Anyone who’s ever sat around a campfire telling ghost stories will likely take a shine to Conor McPherson’s atmospheric and intimate play, “The Weir.” This mounting by the Irish Repertory Theatre is a splendidly evocative telling of McPherson’s elegant meditation on human fragility, loneliness and the power of the past.

Set in a remote Irish country pub, the locals who gather here are themselves phantasms of a certain cultural identity. Jack (Paul O’Brien) first to enter the empty pub, pours himself a drink and puts coins in the till. Brendan the publican (Tim Ruddy) soon arrives and begins to set up. When these two old country bachelors are joined by a third, Jim (John Keating) and the banter and the drinking begin in earnest, it’s clear this is a comfortable, and comforting, nightly ritual. Outside the country wind howls, but inside it’s warm and cozy.

Sound designer Drew Levy has done a masterful job of balance in the sound of that wind. It’s haunting and ever-present, yet unobtrusive. Equally masterful is the authentic costuming of Leon Dobkowski, and Charlie Corcoran’s set. By the time Finbar (Sean Gormley) enters the pub with the object of the bachelors’ musings, the “blow-in” Valerie (Amanda Quaid), you have the feeling that you’ve been eavesdropping from a corner table all along.
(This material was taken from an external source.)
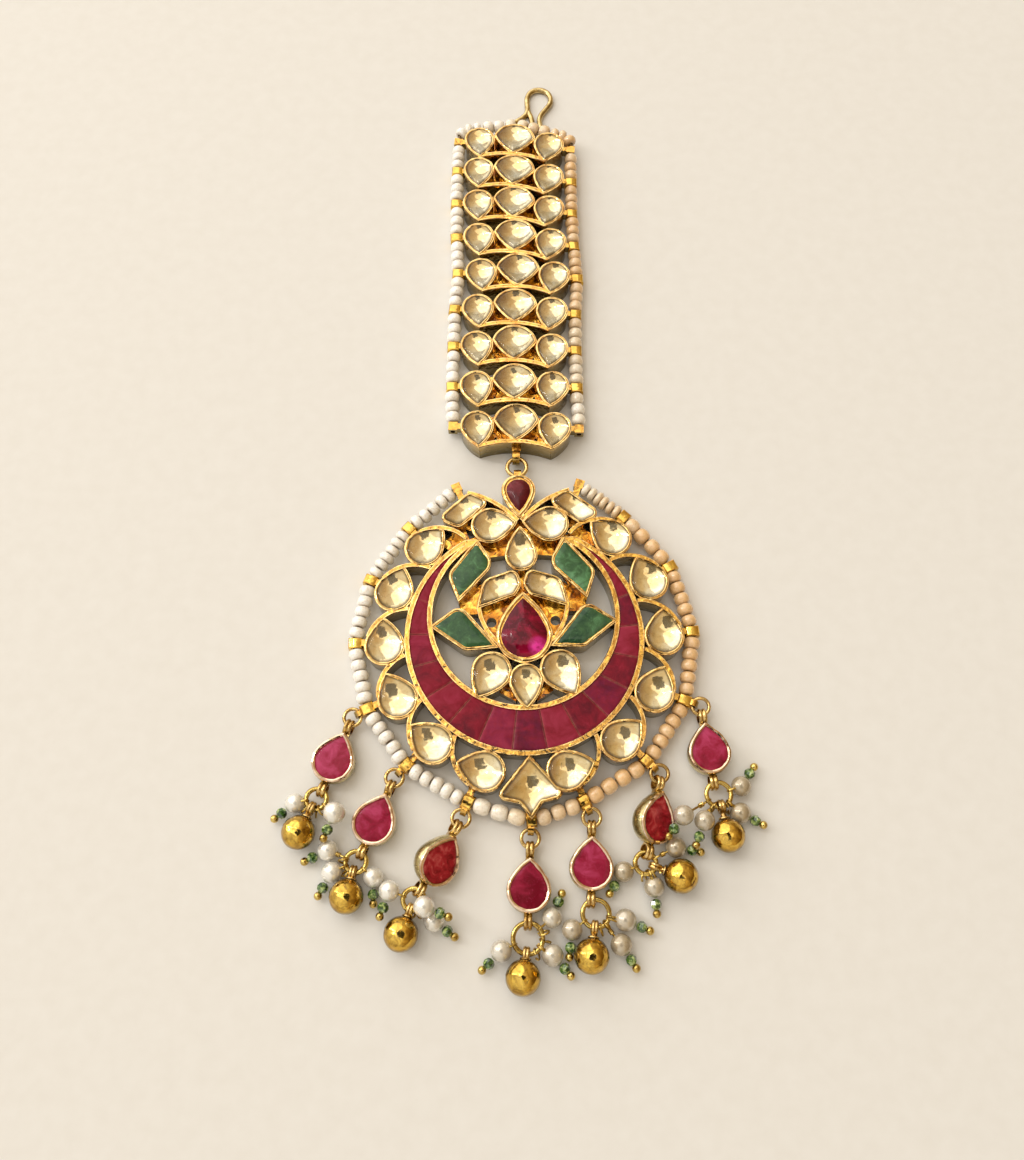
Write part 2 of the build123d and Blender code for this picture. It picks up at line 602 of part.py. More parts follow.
stone_groups = {
    "outer_kundan": outer_outlines,
    "inner_kundan": inner_outlines,
    "emerald_leaves": leaves,
    "top_ruby": [pear_at(TOP_RUBY)],
    "centre_ruby": [pear_at(CENTRE_RUBY)],
}
for stone_name, outlines in stone_groups.items():
    with BuildPart() as stones:
        with BuildSketch(pendant_plane.offset(SEAT + GAP)):
            for outline in outlines:
                add(outline)
        extrude(amount=RIM_TOP + STONE_RISE - SEAT)
        chamfer(stones.edges().group_by(Axis.Z)[-1], STONE_BEVEL)
    stones.part.label = stone_name
    export_step(stones.part, f"parts/{stone_name}.step")

with BuildPart() as crescent_rubies:
    with BuildSketch(pendant_plane.offset(SEAT + GAP)):
        add(crescent(0))
        for index in range(SEAM_COUNT):
            angle = SEAM_FIRST + SEAM_PITCH * index
            with Locations(Location(polar(CRESCENT_RADIUS, angle), angle)):
                Rectangle(CRESCENT_RADIUS, SEAM_WIDTH, mode=Mode.SUBTRACT)
    extrude(amount=RIM_TOP - SEAT - GAP)
crescent_rubies.part.label = "crescent_rubies"
export_step(crescent_rubies.part, "parts/crescent_rubies.step")

rim_order = [(-1, index) for index in range(RING_PEARS + 1, 0, -1)]
rim_order += [(0, 0)] + [(1, index) for index in range(1, RING_PEARS + 2)]
rim_stations = [pendant_plane.from_local_coords(Vector(*rim_tubes[key], STRING_Z)) for key in rim_order]
rim_counts = tuple(reversed(RING_SIDES[0].beads)) + RING_SIDES[1].beads
runs = [
    bead_run(start, end, beads, TUBE / 2 + TUBE_CLEARANCE)
    for start, end, beads in zip(rim_stations, rim_stations[1:], rim_counts)
]
with BuildPart() as rim_beads:
    for run in runs:
        add(run)
rim_beads.part.label = "rim_beads"
export_step(rim_beads.part, "parts/rim_beads.step")

# ================================ Drops =========================================================
setting_outline = pear(SETTING_WIDTH, SETTING_LENGTH)
ring_places = []
for number, drop in enumerate(DROPS, start=1):
    tube = tuple(pendant_plane.from_local_coords(Vector(*drop_tubes[number])))
    ring = shifted(tube, TUBE_EYE_OUT + JUMP_RING, drop.ring_to)
    ring_level = STRING_Z + RING_LIFT if drop.roll else STRING_Z
    ring_places.append((*ring, ring_level))
    tip_reach = SETTING_LENGTH - SETTING_WIDTH / 2
    middle = shifted(ring, JUMP_RING + STRAP_PLAY + STRAP_RADIUS + tip_reach, drop.setting_to)
    lower_strap = SETTING_WIDTH / 2 + STRAP_RADIUS - 0.1
    lower_wire = shifted(middle, lower_strap + STRAP_PLAY, drop.setting_to)
    lower_ring = shifted(lower_wire, drop.ring2, drop.ring2_to)
    bell_middle = shifted(lower_ring, drop.bell_reach, drop.bell_to)
    level = ROLLED_Z if drop.roll else SETTING_Z
    lying = Location((*middle, level), (0, 0, drop.setting_to)) * Location((0, 0, 0), (drop.roll, 0, 0))
    drop_plane = Plane(lying * Location((0, 0, 0), (0, 0, 180)))

    with BuildPart(drop_plane) as drop_setting:
        with BuildSketch(drop_plane.offset(-SETTING_DEPTH / 2)):
            add(setting_outline)
        extrude(amount=SETTING_DEPTH)
        back_edges = drop_setting.edges().sort_by(Axis(drop_plane.origin, drop_plane.z_dir))[:3]
        chamfer(back_edges, SETTING_BEVEL)
        with Locations((tip_reach + STRAP_RADIUS - 0.05, 0, 0), (-lower_strap, 0, 0)):
            add(strap(STRAP_HOLE, STRAP_RADIUS, STRAP_WIDTH))
        with Locations((tip_reach - 0.4, 0, 0)):
            Box(1.2, 0.8, 1.4)
        with BuildSketch(drop_plane.offset(SETTING_DEPTH / 2 - SETTING_SEAT)):
            add(grown(setting_outline, -SETTING_WALL))
        extrude(amount=SETTING_DEPTH, mode=Mode.SUBTRACT)
    drop_setting.part.label = f"drop_{number}_setting"
    export_step(drop_setting.part, f"parts/drop_{number}_setting.step")

    with BuildPart() as drop_ruby:
        with BuildSketch(drop_plane.offset(SETTING_DEPTH / 2 - SETTING_SEAT + GAP)):
            add(grown(setting_outline, -SETTING_WALL - GAP))
        extrude(amount=SETTING_SEAT - GAP - RUBY_SUNK)
    drop_ruby.part.label = f"drop_{number}_ruby"
    export_step(drop_ruby.part, f"parts/drop_{number}_ruby.step")

    loop_at = shifted(lower_ring, drop.ring2, drop.bell_to)
    with BuildPart() as drop_bell:
        with Locations((*bell_middle, BELL_RADIUS)):
            Sphere(BELL_RADIUS)
        neck_start = shifted(loop_at, BELL_LOOP, drop.bell_to)
        add(rod((*neck_start, BELL_LOOP_Z), (*bell_middle, BELL_RADIUS), BELL_NECK))
        with Locations(Location((*loop_at, BELL_LOOP_Z), (0, 0, drop.bell_to))):
            Torus(BELL_LOOP, BELL_LOOP_WIRE, rotation=(90, 0, 0))
    drop_bell.part.label = f"drop_{number}_bell"
    export_step(drop_bell.part, f"parts/drop_{number}_bell.step")

    pins = [pin for pin in PINS if pin.drop == number]
    links = [wire_link(lower_ring, drop.ring2, ring_level, pin) for pin in pins]
    pieces = [head_pin(pin) for pin in pins] + [link for link in links if link]
    with BuildPart() as drop_cluster:
        with Locations((*lower_ring, ring_level)):
            Torus(drop.ring2, WIRE)
        for piece in pieces:
            add(piece)
    drop_cluster.part.label = f"drop_{number}_cluster"
    export_step(drop_cluster.part, f"parts/drop_{number}_cluster.step")

with BuildPart() as drop_rings:
    with Locations(*ring_places):
        Torus(JUMP_RING, WIRE)
drop_rings.part.label = "drop_rings"
export_step(drop_rings.part, "parts/drop_rings.step")
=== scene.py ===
"""Looks of a kundan maang tikka, a forehead ornament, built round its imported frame.

Lengths in this file are millimetres of the piece, and each piece becomes metres when it is made.
"""
import math
import random

import bpy
import numpy as np
from bpy.props import FloatProperty, FloatVectorProperty, IntProperty, PointerProperty
from mathutils import Matrix, Vector, geometry, noise


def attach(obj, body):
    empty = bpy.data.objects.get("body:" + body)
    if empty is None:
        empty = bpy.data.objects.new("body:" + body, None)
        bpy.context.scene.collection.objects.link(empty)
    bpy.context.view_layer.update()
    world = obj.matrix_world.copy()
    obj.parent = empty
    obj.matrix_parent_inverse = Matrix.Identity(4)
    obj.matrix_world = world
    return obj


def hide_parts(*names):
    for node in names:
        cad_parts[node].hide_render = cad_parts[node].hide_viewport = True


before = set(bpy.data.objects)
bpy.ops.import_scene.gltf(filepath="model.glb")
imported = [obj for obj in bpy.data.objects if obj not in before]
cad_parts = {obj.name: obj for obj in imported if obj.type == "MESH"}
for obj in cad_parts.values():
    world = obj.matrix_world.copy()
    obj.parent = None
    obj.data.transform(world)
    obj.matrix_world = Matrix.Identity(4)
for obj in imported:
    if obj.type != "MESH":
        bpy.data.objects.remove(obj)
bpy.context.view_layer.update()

bl_info = {
    "name": "Kundan Maang Tikka",
    "version": (1, 0, 0),
    "blender": (4, 5, 0),
    "location": "View3D > Sidebar > Tikka",
    "description": "Sets stones, strings beads and finishes the gold of a kundan maang tikka",
    "category": "Object",
}

MM = 0.001
SQUARE = ((-1, -1), (1, -1), (1, 1), (-1, 1))  # corners of a square in turn
NOISE_SEED = 1  # noise_vector, which moves the hand-made wires, is seeded from the clock without it
BAND_ROWS = 9
DROPS = 7
RIM_TOP = 4.2  # height of the casings' rims
FLOOR_FADE = (2.5, 2.3)  # heights between which the painted amber shade of the recess floors comes in
RIM_FADE = (2.4, 2.55)  # heights between which the yellow of the rims comes in
WALL = 0.5  # thickness of a casing's rim
COLLAR_WALL = 0.75  # the same round the two pear rubies
STONE_GAP = 0.05
KUNDAN_EDGE = 0.03  # height of a glass stone's edge over the rims
LEAF_EDGE = 0.02  # the same for an emerald leaf
LIP_DROP = 0.06  # how far the middle of a lip lies under the rims
EDGE_WIRE = 0.14  # radius of the burnished bead along a rim's edge
EDGE_DROP = 0.11
SETTING_WALL = 0.5  # from a drop's ruby to the outside of its casing
SETTING_BACK = -1.55  # a drop casing's back, counted from its ruby's underside
SETTING_RIM = 1.35
CASING_SECTION = (  # inset from the outside of a drop's casing, and height
    (1.0, SETTING_BACK), (0.5, -1.42), (0.16, -1.0), (-0.02, -0.45), (-0.1, 0.1), (-0.06, 0.65), (0.06, 1.08),
    (0.2, SETTING_RIM - 0.1), (0.42, SETTING_RIM - 0.12), (0.52, SETTING_RIM - 0.4),
)
CASING_LIP = 0.3  # radius of the lip round a drop's ruby
CASING_LIP_INSET = 0.28
STRAP_RADIUS = 1.2
STRAP_BAND = (  # place across a strap and radius, up one rib, down between the two and over the other
    (-0.6, 0.92), (-0.6, 1.1), (-0.48, 1.22), (-0.3, 1.27), (-0.12, 1.2), (0.0, 1.1), (0.12, 1.2),
    (0.3, 1.27), (0.48, 1.22), (0.6, 1.1), (0.6, 0.92),
)
STRAP_TAB = ((1.9, 0.5), (1.5, 0.62), (1.0, 0.55))  # distance toward the casing, and half width
STRAP_TAB_DEPTH = 0.45  # half of it
BEAD_RADIUS = 1.25
BEAD_NECK = 0.75  # radius of the flat ends of a bead
BEAD_GAP = 0.08
BEAD_SHIFT = 0.07  # greatest slip and tilt of a bead on its thread
THREAD_WIRE = 0.16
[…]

Valerie is the fox in the chicken coop. She’s different, a Dubliner who drinks white wine. She’s both vulnerable and a cause for wariness. The married Finbar, a local who’s made good in the nearby town of Carrick, and who owns the cottage Valerie’s is renting, is especially protective – much to the good-natured derision of the others. But the question remains: why is she here alone, and so far away from home in this solitary place?

As the evening unfolds, the conversation drifts into the telling of ghost stories, made a tad eerier by Michael Gottlieb’s subtle but effective lighting changes. Soon the richness of McPherson’s narrative reveals itself and the more serious underpinnings of the play begin to emerge: what is real and what is not? what do each of us really believe, take as our faith? Yet even as the “The Weir” becomes progressively darker and more complex, it never sinks into blackness. McPherson keeps the humor flowing as much as he does the whiskey and the pints.

“The Weir” comes to a head in a double climax. Valerie, who’s been a keen listener heretofore, recounts the death of her five-year old daughter, Niamh, and its aftermath. The men are sympathetic, but the tragedy cuts too close to the bone; the genial mood of the evening is broken. Brendan closes the bar, as Jim and Finbar leave. The remaining three decide to have a “last one” and so huddle around the old peat-burning stove.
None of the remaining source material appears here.